5 commentaires ont déjà été postés par nos lecteurs

  • #1

    audio
    2 novembre 2010 10:53

    Excellent, je n’y ai vu que du feu !!!

  • #2

    Charles
    2 novembre 2010 12:09

    Je n’ai pas vu le match, mais les images parlent d’elles mêmes !!!

    Il a l’air de souffrir le martyr, après le match de Lyon et Pied, maintenant Jeunechamp, le catch n’a qu’à bien se tenir !!!

    Est-ce que les commentateurs traduisaient aussi bien la douleur que Arno P-E, parce que là, en lisant le billet, on a mal pour lui…

    Excellent, j’adore.

  • #3

    Arno P-E
    2 novembre 2010 12:15

    Non Charles, je te rassure, les gars de Canal étaient trop occupés à remontrer pour la 746ème fois Hoarau en train de se prendre la tête sur le banc de touche après qu’il eut trouvé le poteau.

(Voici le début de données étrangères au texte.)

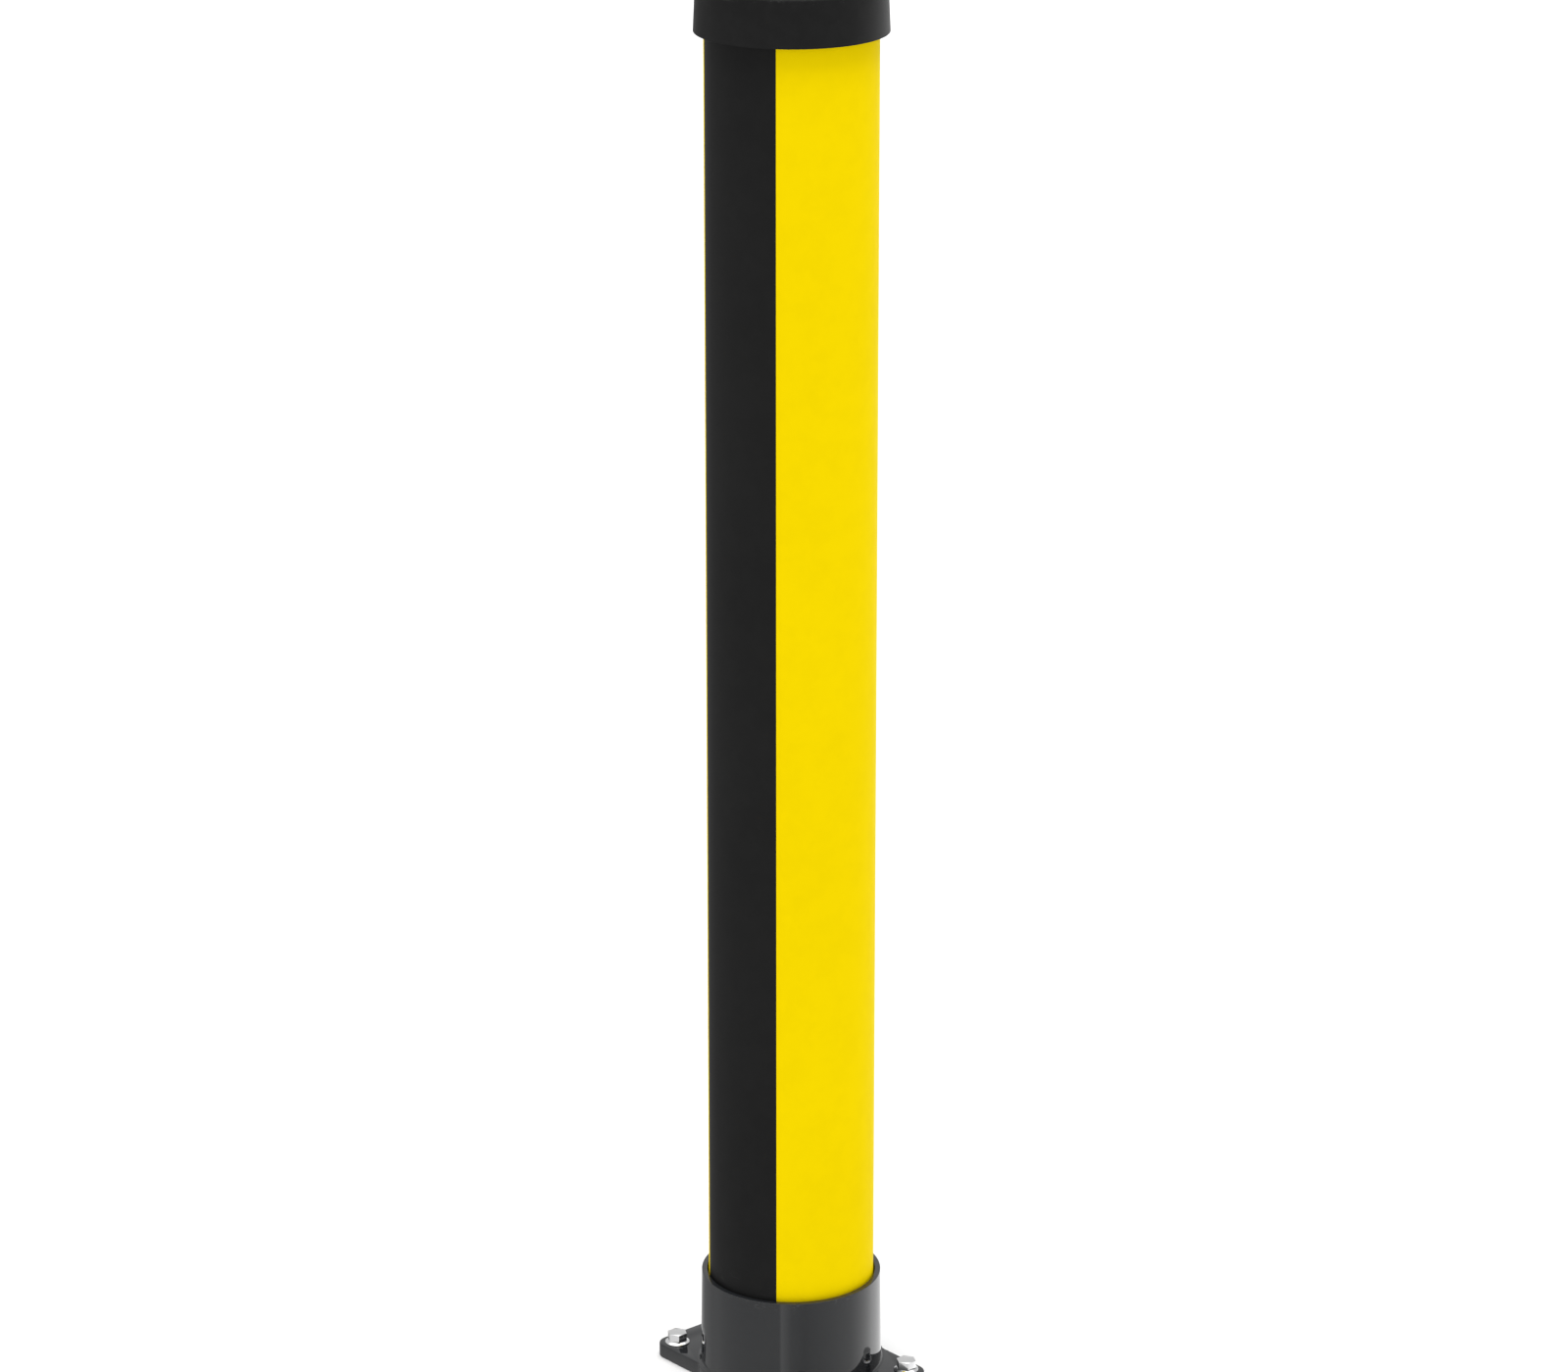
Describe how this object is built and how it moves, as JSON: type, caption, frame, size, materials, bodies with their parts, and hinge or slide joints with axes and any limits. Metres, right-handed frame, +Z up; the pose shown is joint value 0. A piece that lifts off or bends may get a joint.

    On aura subi davantage de plans des remplaçants parisiens que de ceux qui jouaient pendant la 2nde période.

    Enfin tout ça pour dire que Jeunechamp est un petit être sensible en fait.

  • #4

    Charles
    2 novembre 2010 13:06

    J’espère qu’il ne gardera pas trop de séquelles…

    Honte à Steph d’avoir abîmé ce technicien chirurgical !!!

    En tout ca, grâce à lui, tu es incollable sur le squelette humain…

  • #5

    Zillits
    2 novembre 2010 16:27

    Du grand Arno P-E ! L’atrocite de la scene est delectable.